Source data:
###

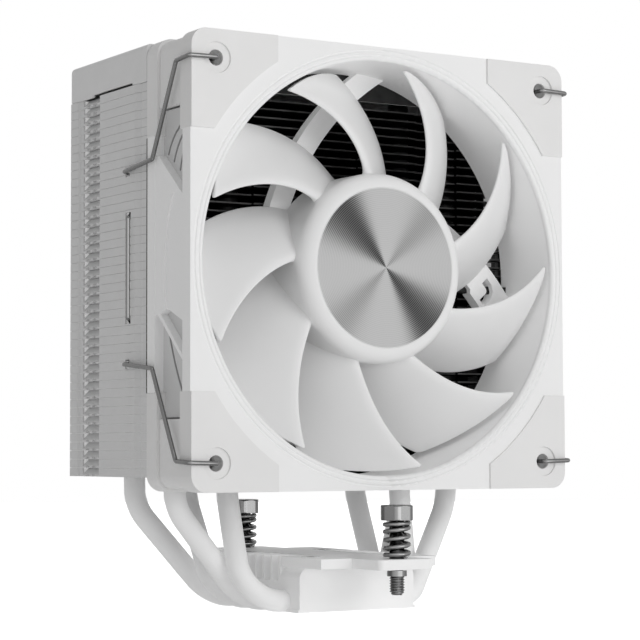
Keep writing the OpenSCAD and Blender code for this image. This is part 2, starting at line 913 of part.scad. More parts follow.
module bearing_sleeve() {
    color("peru") fan_space()
        turned([[bore_r, 7], [sleeve_r, 7], [sleeve_r, 19], [bore_r, 19]]);
}

module bearing_housing() {
    color("gainsboro") fan_space()
        turned([[sleeve_r + 0.02, 6.8], [housing_r, 6.8], [housing_r, 22.4], [0, 22.4],
                [0, 21.4], [3.1, 21.4], [3.1, 19.1], [sleeve_r + 0.02, 19.1]]);
}

module thrust_washer() {
    color("black") fan_space()
        turned([[0, 20.9], [3, 20.9], [3, 21.35], [0, 21.35]]);
}

pole_count = 4;
pole_tip_r = 20.9;

module pole_outline() {
    difference() {
        union() {
            circle(r = 8, $fn = 96);
            for (i = [0 : pole_count - 1])
                rotate(i * 360 / pole_count)
                    translate([0, -2.2])
                        square([19, 4.4]);
            intersection() {
                difference() {
                    circle(r = pole_tip_r, $fn = 128);
                    circle(r = 18.2, $fn = 128);
                }
                for (i = [0 : pole_count - 1])
                    rotate(i * 360 / pole_count)
                        translate([0, -11])
                            square([30, 22]);
            }
        }
        circle(r = housing_r + 0.02, $fn = 96);
    }
}

module stator_core() {
    color("slategray") fan_space()
        slab([8.6, 13.2]) pole_outline();
}

module stator_insulator() {
    color("ivory") fan_space() {
        slab([7.6, 8.55]) intersection() {
            pole_outline();
            circle(r = 17.6, $fn = 96);
        }
        slab([13.25, 14.2]) intersection() {
            pole_outline();
            circle(r = 17.6, $fn = 96);
        }
    }
}

module stator_coils() {
    color("peru") fan_space()
        for (i = [0 : pole_count - 1])
            rotate([0, 0, i * 360 / pole_count])
                translate([9, 0, -10.9])
                    rotate([0, 90, 0])
                        linear_extrude(7.6)
                            difference() {
                                square([9.4, 8], center = true);
                                square([6.8, 4.6], center = true);
                            }
}

module circuit_board() {
    color("darkgreen") fan_space()
        difference() {
            ring_slab(housing_r + 0.1, 20, board_depth);
            slab([board_depth[0] - 1, board_depth[1] + 1])
                for (turn = [60, 180, 300])
                    rotate(turn) translate([17, 0]) circle(r = 1, $fn = 32);
        }
}

module hall_sensor() {
    color("black") fan_space()
        translate([12, 9.8, -board_depth[0] + 0.01])
            rotate([0, 0, 40])
                cube([4, 3, 1.5]);
}

module motor_label() {
    color("white") fan_space()
        difference() {
            slab([24.42, 24.6]) circle(r = 21, $fn = 128);
            slab([20, 26])
                translate([14.8, cable_z - 1.4]) square([10, 2.8]);
        }
}

// ---------------------------------------------------------------- cable

plug_top = -38;
plug_size = [6, 10, 12];
cable_out_x = half_fan + 0.5 + plug_size[0] / 2;

// A point in fan space: across, depth, up
function at(x, depth, up) = [x, fan_front + depth, fan_z + up];

// The cable leaves the board, runs in the strut's channel, passes outside the right wire
// clip and hangs beside the fan, where its plug is
module fan_cable() {
    points = [
        at(cable_start_x, board_depth[1] + 0.05, cable_z),
        at(cable_start_x, cable_depth, cable_z),
        at(cable_out_x, cable_depth, cable_z),
        at(cable_out_x, cable_depth, plug_top + 0.1)
    ];
    color("dimgray") bent_rod(points, [0, 1.4, 3, 0], cable_r, sides = 10, steps = 4);
}

module cable_plug() {
    pin_pitch = 2.1;
    corner = at(cable_out_x, cable_depth, plug_top) - [plug_size[0] / 2, plug_size[1] / 2, plug_size[2]];
    color("dimgray")
        translate(corner)
            difference() {
                cube(plug_size);
                for (i = [0 : 3])
                    translate([2.4, 1.25 + i * pin_pitch, -1]) cube([1.2, 1.2, 9]);
                for (y = [2, 6.6])
                    translate([plug_size[0] - 0.6, y, -1]) cube([1, 1.4, 10]);
            }
}

// ---------------------------------------------------------------- wire clips

module wire_clip() {
    hole = hole_pitch / 2;
    side = -half_fan - wire_r - 0.4;
    hold = -side_x + 1.3;
    front = -wire_r - 0.15;
    outer = clip_hold_depth;
    half = [
        at(-hole, 3.2, hole),
        at(-hole, front, hole),
        at(side, front, hole - 0.2),
        at(side, 6.6, hole - 0.6),
        at(side, 19.9, clip_bend_up + 1.6),
        at(side, outer, clip_bend_up),
        at(hold, outer, clip_bend_up),
        at(hold, outer, clip_slot_up + 1),
        at(-side_x - 0.3, outer - 1.3, clip_slot_up)
    ];
    radii = [0, 0.9, 1, 1.2, 1.2, 0.8, 0.8, 0.5, 0.5];
    low = [for (i = [len(half) - 1 : -1 : 0]) [half[i][0], half[i][1], 2 * fan_z - half[i][2]]];
    low_radii = [for (i = [len(radii) - 1 : -1 : 0]) radii[i]];
    color("silver") {
        bent_rod(concat(half, low), concat(radii, low_radii), wire_r, sides = 10, steps = 3);
        // The upright stretches that turn in the fins' channel
        for (up = [clip_slot_up + 2.2, -clip_bend_up + 1.8])
            translate(at(hold, outer, up))
                cylinder(r = wire_r + 0.02, h = clip_bend_up - clip_slot_up - 4, $fn = 32);
    }
}

module left_wire_clip() { wire_clip(); }
module right_wire_clip() { mirror([1, 0, 0]) wire_clip(); }

// ---------------------------------------------------------------- what is drawn

base_block();
heat_pipe_1();
heat_pipe_2();
heat_pipe_3();
heat_pipe_4();
fin_stack();
top_cover();
mounting_bar();
bar_fixing_screws();
front_mount_screw();
front_screw_spring();
front_retaining_ring();
rear_mount_screw();
rear_screw_spring();
rear_retaining_ring();
fan_frame();
front_corner_pads();
rear_corner_pads();
impeller();
hub_cap_disc();
rotor_yoke();
rotor_magnet();
fan_shaft();
shaft_lock_ring();
bearing_sleeve();
bearing_housing();
thrust_washer();
stator_core();
stator_insulator();
stator_coils();
circuit_board();
hall_sensor();
motor_label();
fan_cable();
cable_plug();
left_wire_clip();
right_wire_clip();
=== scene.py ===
# Looks of the tower cooler: smooth meshes for the turning, bent and coiled pieces, small
# edge roundings on the machined and moulded ones, procedural materials, and a studio.
import json
import math

import bmesh
import bpy
import numpy as np
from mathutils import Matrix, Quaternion, Vector


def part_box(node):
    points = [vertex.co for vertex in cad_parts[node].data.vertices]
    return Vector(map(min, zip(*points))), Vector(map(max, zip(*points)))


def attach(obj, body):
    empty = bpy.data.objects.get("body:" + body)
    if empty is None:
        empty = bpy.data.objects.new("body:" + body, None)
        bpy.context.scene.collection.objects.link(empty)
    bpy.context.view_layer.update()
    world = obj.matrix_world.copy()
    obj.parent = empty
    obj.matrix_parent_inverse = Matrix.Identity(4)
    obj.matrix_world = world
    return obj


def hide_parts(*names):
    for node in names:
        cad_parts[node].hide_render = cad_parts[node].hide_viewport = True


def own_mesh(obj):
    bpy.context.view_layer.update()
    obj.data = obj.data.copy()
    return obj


MM = 0.001

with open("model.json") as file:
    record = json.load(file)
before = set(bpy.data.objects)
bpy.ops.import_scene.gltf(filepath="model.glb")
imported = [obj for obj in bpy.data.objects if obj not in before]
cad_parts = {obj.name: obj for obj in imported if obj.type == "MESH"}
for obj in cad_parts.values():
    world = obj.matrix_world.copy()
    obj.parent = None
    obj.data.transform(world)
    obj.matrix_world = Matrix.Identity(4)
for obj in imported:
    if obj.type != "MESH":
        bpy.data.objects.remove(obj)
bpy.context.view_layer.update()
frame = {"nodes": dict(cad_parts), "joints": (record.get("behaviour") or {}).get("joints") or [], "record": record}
nodes = frame["nodes"]
joints = {j["name"]: j for j in frame["joints"]}

# ---------------------------------------------------------------- places from the frame


def low(node):
    return np.array(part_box(node)[0])


def high(node):
    return np.array(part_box(node)[1])


FAN_Z = joints["fan_spin"]["pos_m"][2]
FAN_FRONT = low("front_corner_pads")[1]
STACK_LOW, STACK_HIGH = low("fin_stack"), high("fin_stack")
COVER_LOW, COVER_HIGH = low("top_cover"), high("top_cover")
STACK_MIDDLE_Y = 0.5 * (low("heat_pipe_1")[1] + high("heat_pipe_4")[1])

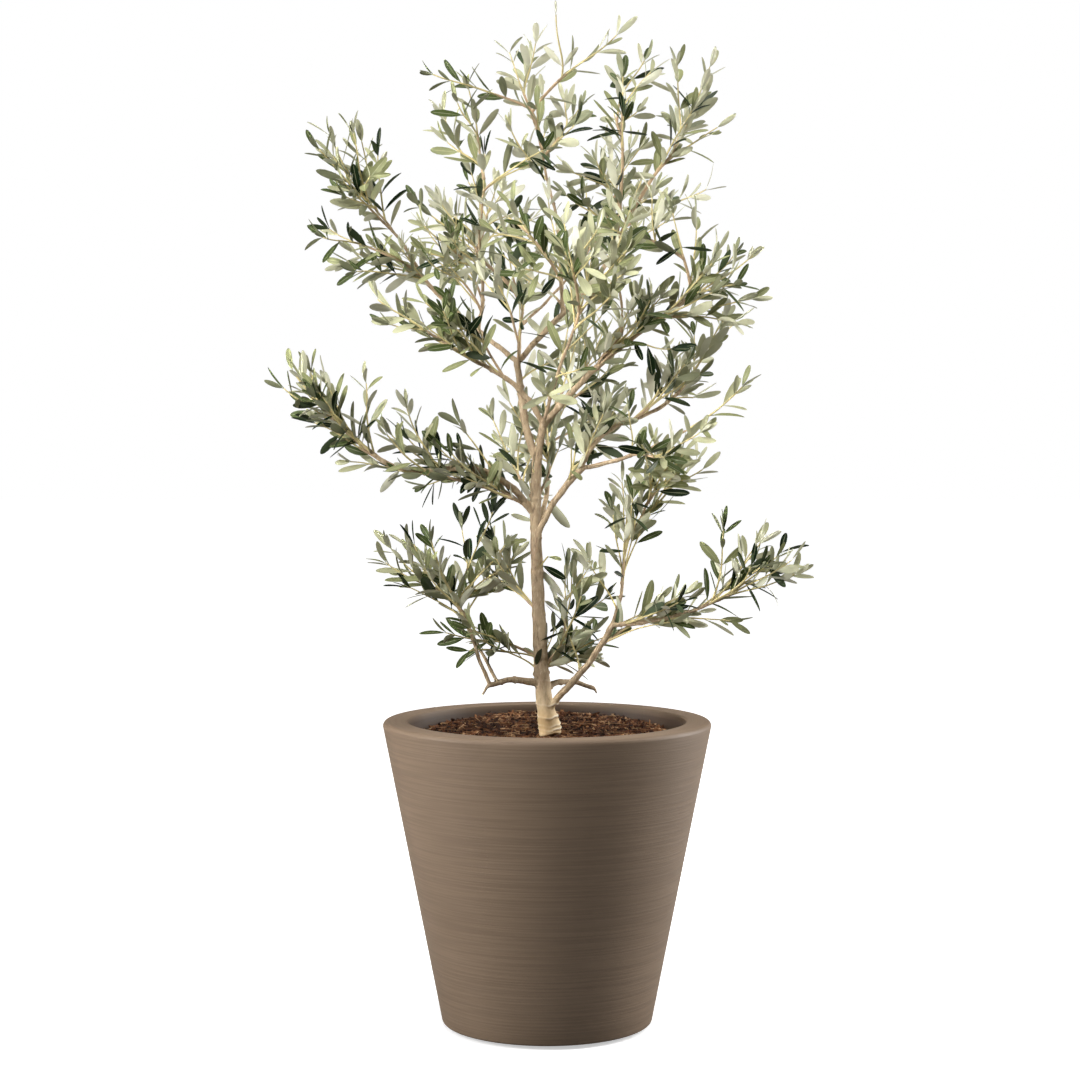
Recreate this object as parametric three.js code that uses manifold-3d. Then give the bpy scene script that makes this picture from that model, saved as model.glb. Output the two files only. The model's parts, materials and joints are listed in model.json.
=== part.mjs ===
// A young olive tree in a tapered planter: pot, potting soil, trunk, stems, boughs and
// closed masses of leaves. Millimetres, +Z up, origin at the centre of the pot's underside.
import * as THREE from 'three';
import { mergeVertices } from 'three/addons/utils/BufferGeometryUtils.js';
import Module from 'manifold-3d';

// ---- driving dimensions ----------------------------------------------------------------
const GAP = 0.3;                 // clearance between neighbouring solids

const POT_HEIGHT = 467;
const POT_RIM_RADIUS = 250;      // outside, at the top
const POT_BASE_RADIUS = 161;     // outside, just above the foot
const POT_MOUTH_RADIUS = 211.5;  // inside, at the top
const POT_FLOOR = 30;            // top of the pot's floor
const POT_FLOOR_RADIUS = 138;    // inside, at the floor
const POT_FOOT_RADIUS = 140;     // the set-back foot the pot stands on
const POT_FOOT_HEIGHT = 5;
const RIM_ROUND = 11;            // rounding of the rim's outer edge
const LIP_ROUND = 4;             // rounding of the rim's inner edge
const BASE_ROUND = 5;            // rounding at the bottom of the body
const POT_SIDES = 32;

const SOIL_TOP = 440;            // level of the soil at the trunk
const SOIL_FALL = 5;             // how much lower the soil lies at the wall
const SOIL_FLAT = 30;            // radius of the level middle

const TRUNK_FOOT = [5.7, 0];     // where the trunk stands on the soil
const TRUNK_FLARE = 5.5;         // extra radius of the root flare
const FLARE_HEIGHT = 40;         // height over which the flare dies away
const COLLAR = 1.2;              // extra radius where a bough leaves its parent
const COLLAR_LENGTH = 12;
const PATH_STEPS = 12;           // steps in which a limb's course is laid out
const RING_SPACING = 36;         // distance between a limb's rings
const LIMB_SIDES = 6;
const TRUNK_SIDES = 12;

const MASS_DETAIL = 2;           // fineness of a leaf mass
const SMALL_MASS = 122;          // a mass with no core half size over this is one step coarser
const MASS_UNEVEN = 0.1;         // how far its surface swells and sinks
const SHOOT_SPREAD = 0.42;       // half width of the lobe round a leading shoot, radians
const MASS_GAP = 1;              // clearance cut round each mass

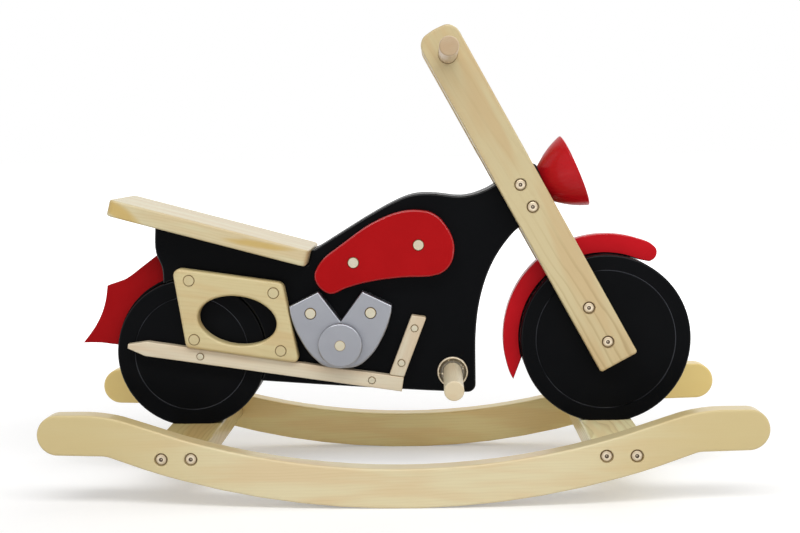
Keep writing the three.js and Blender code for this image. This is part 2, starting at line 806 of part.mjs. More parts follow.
function exhaustPipe() {
  const half = pipeHeight / 2;
  const tipHalf = pipeTaper.height / 2;
  const taperEnd = pipeTaper.length - pipeLength;
  const outline = trimOutline(pipeFront, [[-pipeLength, -tipHalf], [taperEnd, -half],
    [0, -half], [0, half], [taperEnd, half], [-pipeLength, tipHalf]]);
  return cutAway(board(outline, pipeThickness, smallEdgeRound), dowelBores(pipeDowels));
}

function shortStrip() {
  const corners = trimOutline(stripFoot, [[0, 0], [strip.width, 0],
    [strip.width + strip.lean, strip.height], [strip.lean, strip.height]]);
  const outline = roundedPolygon(corners, corners.map(() => [strip.radius, 1]));
  return cutAway(board(outline, pipeThickness, smallEdgeRound), dowelBores(stripDowels));
}

// Seat: its outline is drawn flat, then the plank is laid on the body's slope
function seatPlank() {
  const halfLength = seatLength / 2;
  const halfWidth = seatWidth / 2;
  const corners = [point(-halfLength, -halfWidth), point(halfLength, -halfWidth),
    point(halfLength, halfWidth), point(-halfLength, halfWidth)];
  const outline = roundedPolygon(corners, corners.map(() => [seatCornerRadius, seatCornerSteps]));
  const plank = board(outline, seatThickness, edgeRound);
  plank.rotateX(-quarterTurn);
  plank.rotateY(seatTilt);
  return geometryOf(solidOf(plank));
}

// Headlight: turned along Y, then laid along its own tilted axis

function alongHeadlight(geometry) {
  geometry.rotateZ(-quarterTurn);
  geometry.rotateY(-headlightTilt);
  geometry.translate(headlightRim.x, 0, headlightRim.z);
  return geometry;
}

// The dowel that seats the headlight, or with a clearance the bore for it
function spigotCylinder(clearance) {
  const radius = spigotRadius + clearance;
  const length = spigotLength + 2 * clearance;
  const cylinder = new THREE.CylinderGeometry(radius, radius, length, dowelSides);
  cylinder.translate(0, spigotInHeadlight - spigotLength / 2 - headlightDepth, 0);
  return alongHeadlight(cylinder);
}

function headlight() {
  const bell = bend(point(headlightBackRadius, -headlightDepth),
    point(headlightBelly.radius, -headlightBelly.behind),
    point(headlightRadius, -headlightRimRound), headlightRings);
  const shade = new THREE.LatheGeometry([
    point(0, -headlightDepth), ...bell, point(headlightRadius - headlightRimRound, 0),
    point(0, 0),
  ], headlightSides);
  return cutAway(alongHeadlight(shade), [spigotCylinder(fitGap)]);
}

// A washer about Y, on the face that it is seated on
function washer(side) {
  const hole = footPegRadius + fitGap;
  const rim = washerRadius - washerRimWidth;
  const ring = turned([
    point(hole, 0), point(washerRadius, 0), point(washerRadius, washerHeight),
    point(rim, washerHeight), point(hole, washerHeight - washerDish), point(hole, 0),
  ], footPegSides);
  if (side < 0) {
    ring.rotateX(2 * quarterTurn);
  }
  return ring;
}

// Assembly

const bike = new THREE.Group();
bike.name = 'rocking_motorcycle';

function place(name, geometry, material, x, y, z) {
  const mesh = new THREE.Mesh(geometry, material);
  mesh.name = name;
  mesh.position.set(x, y, z);
  bike.add(mesh);
}

// One of each pair on each side of the middle, against the given inner face
function placePair(name, make, material, x, z, innerFace, thickness) {
  [['left', 1], ['right', -1]].forEach(([label, side]) => {
    const y = side * (innerFace + thickness / 2);
    place(`${name}_${label}`, make(side), material, x, y, z);
  });
}

placePair('runner', runner, pine, 0, 0, runnerInnerFace, runnerThickness);
[['rear', rearCrossbarX], ['front', frontCrossbarX]].forEach(([label, x]) => {
  place(`crossbar_${label}`, crossbar(x), pine, 0, 0, 0);
  crossbarBolts(x).forEach((bolt, index) => {
    placePair(`runner_bolt_${label}_${index + 1}`, runnerBolt, steel, bolt.x, bolt.z,
      runnerInnerFace, 0);
  });
});

place('body_core', bodyCore(), blackPaint, 0, 0, 0);
placePair('body_side', sidePanel, blackPaint, 0, 0, coreThickness / 2, sideThickness);
placePair('rear_wheel_disc', (side) => wheelDisc(rearWheel, side, dowelBores(trimDowels)),
  blackPaint, rearWheel.x, rearWheel.z, coreThickness / 2, sideThickness);
place('rear_fender', rearFender(), redPaint, 0, 0, 0);
placePair('front_wheel_disc', (side) => wheelDisc(frontWheel, side, boltBores(wheelBolts)),
  blackPaint, frontWheel.x, frontWheel.z, coreThickness / 2, sideThickness);
place('front_wheel_core', frontWheelCore(), blackPaint, frontWheel.x, 0, frontWheel.z);
place('front_fender', frontFender(), redPaint, frontWheel.x, 0, frontWheel.z);

const seatMiddle = onSeat(-seatLength / 2, seatThickness / 2);
place('seat', seatPlank(), pine, seatMiddle.x, 0, seatMiddle.y);

placePair('fork_leg', forkLeg, pine, frontWheel.x, frontWheel.z, sideFace, legThickness);
[...wheelBolts, ...noseBolts].forEach((bolt) => {
  place(bolt.name, forkBolt(), steel, bolt.x, 0, bolt.z);
});
place('handlebar', roundBar(handlebarRadius, handlebarLength, barEndRound, handlebarSides),
  beech, handlebarPlace.x, 0, handlebarPlace.z);

placePair('tank', tank, redPaint, 0, 0, sideFace, tankThickness);
placePair('engine', engine, silverPaint, 0, 0, sideFace, engineThickness);
placePair('engine_case', engineCaseDisc, silverPaint, 0, 0, sideFace + engineThickness,
  engineCaseThickness);
placePair('window_board', ovalBoard, pine, 0, 0, sideFace, windowBoardThickness);
placePair('exhaust_pipe', exhaustPipe, pine, 0, 0, sideFace, pipeThickness);
placePair('strip', shortStrip, pine, 0, 0, sideFace, pipeThickness);
trimDowels.forEach((dowel) => {
  const bar = new THREE.CylinderGeometry(dowel.radius, dowel.radius, 2 * dowel.reach, dowelSides);
  place(dowel.name, geometryOf(solidOf(bar)), beech, dowel.x, 0, dowel.z);
});

place('foot_peg', roundBar(footPegRadius, footPegLength, barEndRound, footPegSides), pine,
  footPeg.x, 0, footPeg.z);
placePair('foot_peg_washer', washer, steel, footPeg.x, footPeg.z, sideFace, 0);

place('headlight', headlight(), redPaint, 0, 0, 0);
place('headlight_dowel', geometryOf(solidOf(spigotCylinder(0))), beech, 0, 0, 0);

export default bike;
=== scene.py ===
# %% [markdown]
# # A child's rocking motorcycle
# The toy is a sandwich of painted boards between two curved pine runners. It
# could be drawn afresh, but the CAD model already fixes every size and place. So
# each piece starts from its solid and gets smooth curves, sanded edges, grain,
# paint and metal. Nothing moves inside the toy, so all pieces ride on one body.

import json
import math
from collections import defaultdict

import bmesh
import bpy
from mathutils import Matrix, Vector
from mathutils.geometry import tessellate_polygon

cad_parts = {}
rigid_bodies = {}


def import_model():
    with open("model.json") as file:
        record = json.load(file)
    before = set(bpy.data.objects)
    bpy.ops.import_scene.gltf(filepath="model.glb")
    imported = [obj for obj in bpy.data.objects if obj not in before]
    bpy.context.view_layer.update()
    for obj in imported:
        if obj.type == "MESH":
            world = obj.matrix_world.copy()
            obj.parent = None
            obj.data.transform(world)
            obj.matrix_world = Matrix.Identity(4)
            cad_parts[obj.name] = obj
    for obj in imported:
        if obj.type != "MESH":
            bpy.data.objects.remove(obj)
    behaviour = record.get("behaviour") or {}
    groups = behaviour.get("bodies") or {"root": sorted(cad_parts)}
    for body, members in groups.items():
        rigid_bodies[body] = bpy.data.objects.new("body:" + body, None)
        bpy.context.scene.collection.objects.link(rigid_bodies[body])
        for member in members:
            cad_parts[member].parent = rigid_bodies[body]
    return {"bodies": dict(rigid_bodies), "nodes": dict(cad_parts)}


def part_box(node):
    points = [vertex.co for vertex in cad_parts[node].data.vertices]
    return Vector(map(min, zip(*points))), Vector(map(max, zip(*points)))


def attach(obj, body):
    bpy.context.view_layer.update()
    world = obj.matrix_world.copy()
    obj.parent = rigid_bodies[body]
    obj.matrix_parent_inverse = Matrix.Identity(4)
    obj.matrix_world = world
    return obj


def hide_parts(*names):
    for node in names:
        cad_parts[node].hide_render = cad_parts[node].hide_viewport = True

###

**What the exercise asks**
Exactly those lines that run from the line with "base_block();" through the line with "obj.parent = empty" are to be reproduced; both end lines belong to the range.

**Problem solution**
base_block();
heat_pipe_1();
heat_pipe_2();
heat_pipe_3();
heat_pipe_4();
fin_stack();
top_cover();
mounting_bar();
bar_fixing_screws();
front_mount_screw();
front_screw_spring();
front_retaining_ring();
rear_mount_screw();
rear_screw_spring();
rear_retaining_ring();
fan_frame();
front_corner_pads();
rear_corner_pads();
impeller();
hub_cap_disc();
rotor_yoke();
rotor_magnet();
fan_shaft();
shaft_lock_ring();
bearing_sleeve();
bearing_housing();
thrust_washer();
stator_core();
stator_insulator();
stator_coils();
circuit_board();
hall_sensor();
motor_label();
fan_cable();
cable_plug();
left_wire_clip();
right_wire_clip();
=== scene.py ===
# Looks of the tower cooler: smooth meshes for the turning, bent and coiled pieces, small
# edge roundings on the machined and moulded ones, procedural materials, and a studio.
import json
import math

import bmesh
import bpy
import numpy as np
from mathutils import Matrix, Quaternion, Vector


def part_box(node):
    points = [vertex.co for vertex in cad_parts[node].data.vertices]
    return Vector(map(min, zip(*points))), Vector(map(max, zip(*points)))


def attach(obj, body):
    empty = bpy.data.objects.get("body:" + body)
    if empty is None:
        empty = bpy.data.objects.new("body:" + body, None)
        bpy.context.scene.collection.objects.link(empty)
    bpy.context.view_layer.update()
    world = obj.matrix_world.copy()
    obj.parent = empty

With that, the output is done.